## REQUIRED WORK:
Repeat exactly, please, the lines that begin at the start of the listing and end at the line holding "return rounded_rectangle(width, height, min(width, height)".

===== COLLECTED DATA

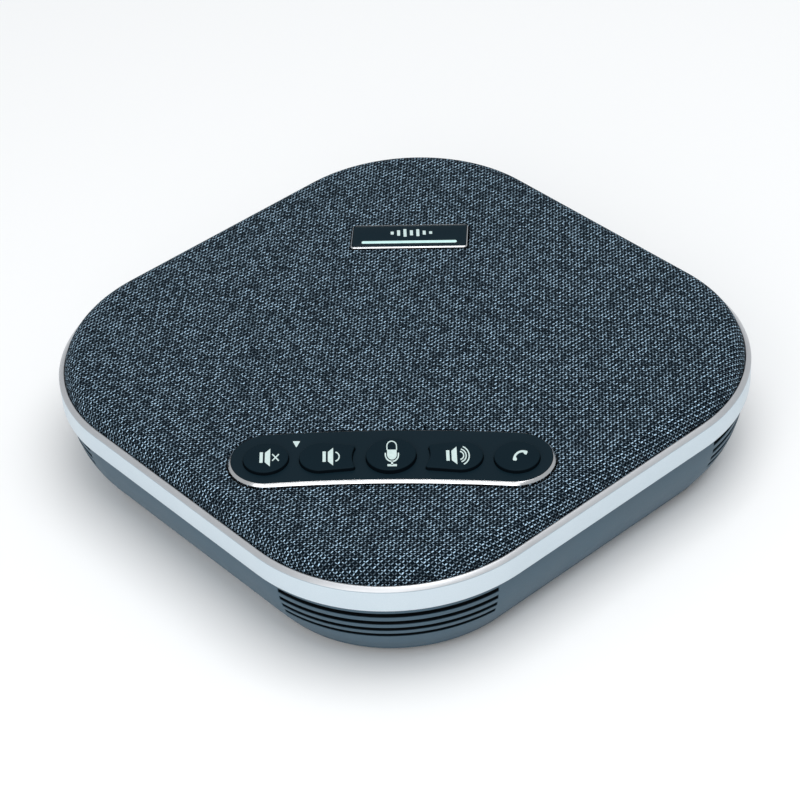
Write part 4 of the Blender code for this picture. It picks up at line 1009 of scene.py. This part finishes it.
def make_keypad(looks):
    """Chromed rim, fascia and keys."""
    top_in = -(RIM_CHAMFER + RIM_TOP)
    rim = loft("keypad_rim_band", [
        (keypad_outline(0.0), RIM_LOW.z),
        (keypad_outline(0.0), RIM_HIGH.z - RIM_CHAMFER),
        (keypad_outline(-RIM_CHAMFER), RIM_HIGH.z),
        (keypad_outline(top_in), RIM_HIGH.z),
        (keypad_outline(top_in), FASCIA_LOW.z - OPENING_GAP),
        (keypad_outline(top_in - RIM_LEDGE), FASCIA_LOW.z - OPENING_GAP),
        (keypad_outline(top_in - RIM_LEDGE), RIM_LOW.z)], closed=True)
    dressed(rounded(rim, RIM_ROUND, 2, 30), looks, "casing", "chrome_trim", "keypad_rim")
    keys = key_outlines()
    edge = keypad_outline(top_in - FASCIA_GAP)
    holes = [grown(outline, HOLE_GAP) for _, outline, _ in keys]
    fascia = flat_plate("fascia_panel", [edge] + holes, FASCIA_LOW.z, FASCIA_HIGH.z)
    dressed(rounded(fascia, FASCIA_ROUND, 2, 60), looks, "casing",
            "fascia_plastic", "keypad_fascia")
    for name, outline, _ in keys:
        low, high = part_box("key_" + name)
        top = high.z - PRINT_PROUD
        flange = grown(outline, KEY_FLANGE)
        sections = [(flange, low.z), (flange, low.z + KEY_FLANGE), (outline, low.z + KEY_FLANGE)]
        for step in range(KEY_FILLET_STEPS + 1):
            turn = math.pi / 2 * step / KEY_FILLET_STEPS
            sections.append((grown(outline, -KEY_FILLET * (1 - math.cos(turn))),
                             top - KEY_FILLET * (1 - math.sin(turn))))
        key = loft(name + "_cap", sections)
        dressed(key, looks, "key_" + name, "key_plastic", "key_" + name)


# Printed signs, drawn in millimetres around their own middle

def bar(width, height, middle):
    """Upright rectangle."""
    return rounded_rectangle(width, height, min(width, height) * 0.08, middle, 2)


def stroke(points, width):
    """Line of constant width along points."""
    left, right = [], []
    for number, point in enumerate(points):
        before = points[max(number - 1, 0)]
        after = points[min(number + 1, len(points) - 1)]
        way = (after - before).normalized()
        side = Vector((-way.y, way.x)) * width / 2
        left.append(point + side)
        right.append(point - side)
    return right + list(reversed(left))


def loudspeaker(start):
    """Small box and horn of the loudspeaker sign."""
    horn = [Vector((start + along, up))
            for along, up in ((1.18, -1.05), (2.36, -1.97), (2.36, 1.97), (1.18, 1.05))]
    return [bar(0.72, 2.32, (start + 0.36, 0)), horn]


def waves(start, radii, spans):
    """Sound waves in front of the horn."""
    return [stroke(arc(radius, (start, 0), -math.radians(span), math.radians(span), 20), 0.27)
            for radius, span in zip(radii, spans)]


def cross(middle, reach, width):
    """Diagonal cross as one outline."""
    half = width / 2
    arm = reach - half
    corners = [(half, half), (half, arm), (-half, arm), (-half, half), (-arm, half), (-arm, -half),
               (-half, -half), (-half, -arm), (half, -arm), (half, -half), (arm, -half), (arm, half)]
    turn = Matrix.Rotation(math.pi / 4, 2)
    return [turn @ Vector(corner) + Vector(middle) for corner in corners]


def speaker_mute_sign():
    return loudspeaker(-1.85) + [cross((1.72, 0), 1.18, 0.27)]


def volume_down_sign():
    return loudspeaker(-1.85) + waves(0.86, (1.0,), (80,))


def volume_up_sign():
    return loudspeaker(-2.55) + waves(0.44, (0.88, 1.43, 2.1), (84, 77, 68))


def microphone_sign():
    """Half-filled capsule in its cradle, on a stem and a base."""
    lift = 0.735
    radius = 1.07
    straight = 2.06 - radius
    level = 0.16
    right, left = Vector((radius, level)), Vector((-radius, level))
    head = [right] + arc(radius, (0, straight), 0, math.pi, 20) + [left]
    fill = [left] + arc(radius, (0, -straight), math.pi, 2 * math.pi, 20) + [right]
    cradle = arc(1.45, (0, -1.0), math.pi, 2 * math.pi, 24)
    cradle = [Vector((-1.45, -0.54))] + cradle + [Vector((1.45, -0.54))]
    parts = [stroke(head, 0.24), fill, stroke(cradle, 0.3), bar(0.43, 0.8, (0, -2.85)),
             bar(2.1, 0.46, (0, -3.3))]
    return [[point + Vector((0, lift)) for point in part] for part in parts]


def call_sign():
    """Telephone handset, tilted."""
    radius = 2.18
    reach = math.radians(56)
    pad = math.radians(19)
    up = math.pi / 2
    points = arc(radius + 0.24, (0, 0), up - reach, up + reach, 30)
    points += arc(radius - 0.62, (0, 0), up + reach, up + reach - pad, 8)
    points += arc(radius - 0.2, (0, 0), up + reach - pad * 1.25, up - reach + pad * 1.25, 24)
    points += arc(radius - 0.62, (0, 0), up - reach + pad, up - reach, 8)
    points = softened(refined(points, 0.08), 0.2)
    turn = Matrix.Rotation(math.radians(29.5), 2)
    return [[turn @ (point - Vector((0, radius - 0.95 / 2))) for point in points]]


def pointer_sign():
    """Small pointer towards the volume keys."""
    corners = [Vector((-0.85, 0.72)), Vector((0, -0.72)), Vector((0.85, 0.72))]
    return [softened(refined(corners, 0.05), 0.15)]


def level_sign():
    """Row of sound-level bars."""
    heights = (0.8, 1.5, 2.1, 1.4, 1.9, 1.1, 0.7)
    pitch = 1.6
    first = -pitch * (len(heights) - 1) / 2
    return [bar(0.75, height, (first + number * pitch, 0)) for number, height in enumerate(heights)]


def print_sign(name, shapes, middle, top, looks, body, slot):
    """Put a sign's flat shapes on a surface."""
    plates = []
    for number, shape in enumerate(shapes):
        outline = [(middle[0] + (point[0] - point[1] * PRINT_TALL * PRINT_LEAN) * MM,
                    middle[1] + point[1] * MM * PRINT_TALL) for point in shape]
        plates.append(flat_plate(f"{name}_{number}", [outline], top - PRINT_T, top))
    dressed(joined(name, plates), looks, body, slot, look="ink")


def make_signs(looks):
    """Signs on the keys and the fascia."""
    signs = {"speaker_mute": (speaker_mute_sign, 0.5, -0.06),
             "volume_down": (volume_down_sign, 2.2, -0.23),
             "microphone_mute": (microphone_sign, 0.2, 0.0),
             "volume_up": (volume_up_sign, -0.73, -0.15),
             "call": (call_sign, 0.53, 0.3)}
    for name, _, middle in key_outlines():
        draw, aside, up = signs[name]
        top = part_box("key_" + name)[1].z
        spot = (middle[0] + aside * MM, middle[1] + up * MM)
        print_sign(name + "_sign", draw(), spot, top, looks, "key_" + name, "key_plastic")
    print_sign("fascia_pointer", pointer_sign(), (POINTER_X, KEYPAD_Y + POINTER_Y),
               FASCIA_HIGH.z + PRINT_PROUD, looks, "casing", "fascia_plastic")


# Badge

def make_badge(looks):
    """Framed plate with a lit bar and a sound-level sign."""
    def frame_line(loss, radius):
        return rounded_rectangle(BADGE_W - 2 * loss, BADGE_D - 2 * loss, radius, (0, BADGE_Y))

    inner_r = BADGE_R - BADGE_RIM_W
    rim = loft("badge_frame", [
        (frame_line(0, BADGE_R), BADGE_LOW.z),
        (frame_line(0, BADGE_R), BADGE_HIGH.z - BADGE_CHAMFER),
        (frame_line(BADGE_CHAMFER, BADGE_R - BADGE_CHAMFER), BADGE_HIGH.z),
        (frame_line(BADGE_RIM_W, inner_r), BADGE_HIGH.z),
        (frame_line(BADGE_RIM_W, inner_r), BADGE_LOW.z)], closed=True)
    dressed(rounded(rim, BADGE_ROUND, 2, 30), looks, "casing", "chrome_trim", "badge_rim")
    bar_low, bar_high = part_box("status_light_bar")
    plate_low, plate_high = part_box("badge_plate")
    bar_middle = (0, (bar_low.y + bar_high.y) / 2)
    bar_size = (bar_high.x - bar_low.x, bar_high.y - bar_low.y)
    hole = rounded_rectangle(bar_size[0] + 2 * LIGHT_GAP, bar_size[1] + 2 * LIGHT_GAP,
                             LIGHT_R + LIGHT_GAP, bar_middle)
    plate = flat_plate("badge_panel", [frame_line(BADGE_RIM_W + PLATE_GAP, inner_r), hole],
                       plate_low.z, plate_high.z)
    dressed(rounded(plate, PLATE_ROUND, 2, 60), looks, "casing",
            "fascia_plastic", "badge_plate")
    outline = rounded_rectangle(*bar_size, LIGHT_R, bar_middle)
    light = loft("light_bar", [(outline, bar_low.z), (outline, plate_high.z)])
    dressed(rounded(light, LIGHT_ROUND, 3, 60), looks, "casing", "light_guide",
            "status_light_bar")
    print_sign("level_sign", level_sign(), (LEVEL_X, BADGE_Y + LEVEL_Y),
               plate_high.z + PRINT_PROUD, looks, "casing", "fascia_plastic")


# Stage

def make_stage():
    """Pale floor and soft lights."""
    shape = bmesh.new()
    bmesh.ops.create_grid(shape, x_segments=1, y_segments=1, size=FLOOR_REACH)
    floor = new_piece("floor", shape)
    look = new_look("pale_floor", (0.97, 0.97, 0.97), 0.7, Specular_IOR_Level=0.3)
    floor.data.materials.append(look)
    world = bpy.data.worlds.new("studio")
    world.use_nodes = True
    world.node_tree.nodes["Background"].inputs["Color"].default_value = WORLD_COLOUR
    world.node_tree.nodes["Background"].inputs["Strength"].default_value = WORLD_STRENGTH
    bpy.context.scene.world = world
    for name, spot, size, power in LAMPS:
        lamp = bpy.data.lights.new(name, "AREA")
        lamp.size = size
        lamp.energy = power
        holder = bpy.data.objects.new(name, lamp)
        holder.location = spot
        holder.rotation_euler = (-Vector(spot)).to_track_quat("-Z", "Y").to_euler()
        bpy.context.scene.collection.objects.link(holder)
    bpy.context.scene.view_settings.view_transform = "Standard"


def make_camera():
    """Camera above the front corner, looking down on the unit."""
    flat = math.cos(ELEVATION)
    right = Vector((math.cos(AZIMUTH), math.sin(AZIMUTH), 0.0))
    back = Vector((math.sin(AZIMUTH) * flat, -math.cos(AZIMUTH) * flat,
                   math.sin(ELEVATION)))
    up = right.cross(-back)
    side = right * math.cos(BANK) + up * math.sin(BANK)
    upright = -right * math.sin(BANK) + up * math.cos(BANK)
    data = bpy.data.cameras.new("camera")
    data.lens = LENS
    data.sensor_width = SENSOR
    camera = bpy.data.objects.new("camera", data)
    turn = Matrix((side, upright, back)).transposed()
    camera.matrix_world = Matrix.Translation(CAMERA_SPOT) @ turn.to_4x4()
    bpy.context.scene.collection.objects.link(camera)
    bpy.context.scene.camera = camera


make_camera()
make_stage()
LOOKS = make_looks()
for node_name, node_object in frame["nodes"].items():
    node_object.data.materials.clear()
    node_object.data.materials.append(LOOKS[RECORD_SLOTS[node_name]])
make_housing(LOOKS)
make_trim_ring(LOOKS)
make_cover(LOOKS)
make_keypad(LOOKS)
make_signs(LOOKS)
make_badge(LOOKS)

==========

## OUTPUT:
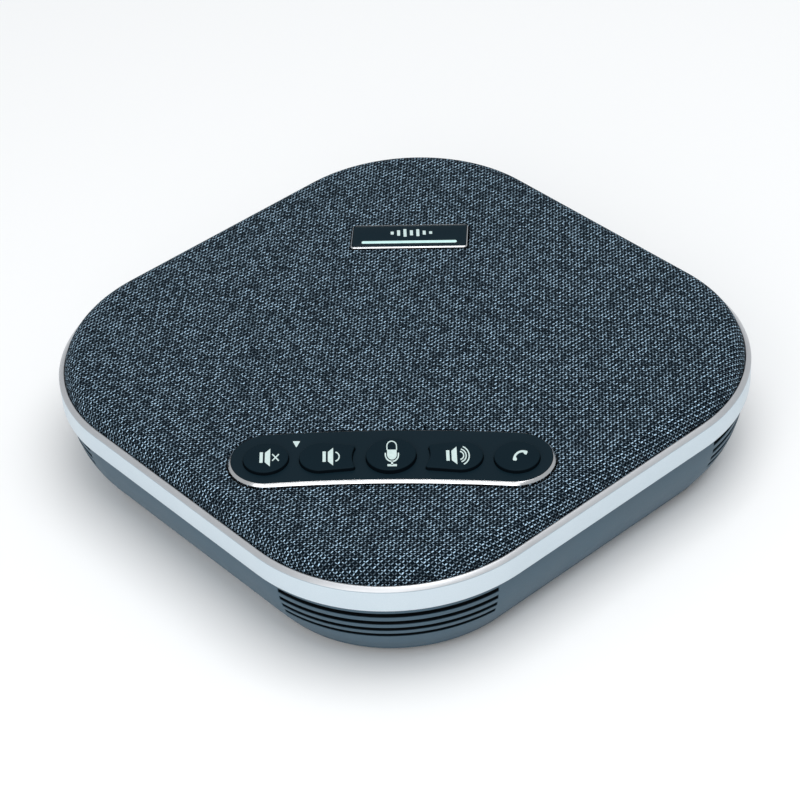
Write part 4 of the Blender code for this picture. It picks up at line 1009 of scene.py. This part finishes it.
def make_keypad(looks):
    """Chromed rim, fascia and keys."""
    top_in = -(RIM_CHAMFER + RIM_TOP)
    rim = loft("keypad_rim_band", [
        (keypad_outline(0.0), RIM_LOW.z),
        (keypad_outline(0.0), RIM_HIGH.z - RIM_CHAMFER),
        (keypad_outline(-RIM_CHAMFER), RIM_HIGH.z),
        (keypad_outline(top_in), RIM_HIGH.z),
        (keypad_outline(top_in), FASCIA_LOW.z - OPENING_GAP),
        (keypad_outline(top_in - RIM_LEDGE), FASCIA_LOW.z - OPENING_GAP),
        (keypad_outline(top_in - RIM_LEDGE), RIM_LOW.z)], closed=True)
    dressed(rounded(rim, RIM_ROUND, 2, 30), looks, "casing", "chrome_trim", "keypad_rim")
    keys = key_outlines()
    edge = keypad_outline(top_in - FASCIA_GAP)
    holes = [grown(outline, HOLE_GAP) for _, outline, _ in keys]
    fascia = flat_plate("fascia_panel", [edge] + holes, FASCIA_LOW.z, FASCIA_HIGH.z)
    dressed(rounded(fascia, FASCIA_ROUND, 2, 60), looks, "casing",
            "fascia_plastic", "keypad_fascia")
    for name, outline, _ in keys:
        low, high = part_box("key_" + name)
        top = high.z - PRINT_PROUD
        flange = grown(outline, KEY_FLANGE)
        sections = [(flange, low.z), (flange, low.z + KEY_FLANGE), (outline, low.z + KEY_FLANGE)]
        for step in range(KEY_FILLET_STEPS + 1):
            turn = math.pi / 2 * step / KEY_FILLET_STEPS
            sections.append((grown(outline, -KEY_FILLET * (1 - math.cos(turn))),
                             top - KEY_FILLET * (1 - math.sin(turn))))
        key = loft(name + "_cap", sections)
        dressed(key, looks, "key_" + name, "key_plastic", "key_" + name)


# Printed signs, drawn in millimetres around their own middle

def bar(width, height, middle):
    """Upright rectangle."""
    return rounded_rectangle(width, height, min(width, height) * 0.08, middle, 2)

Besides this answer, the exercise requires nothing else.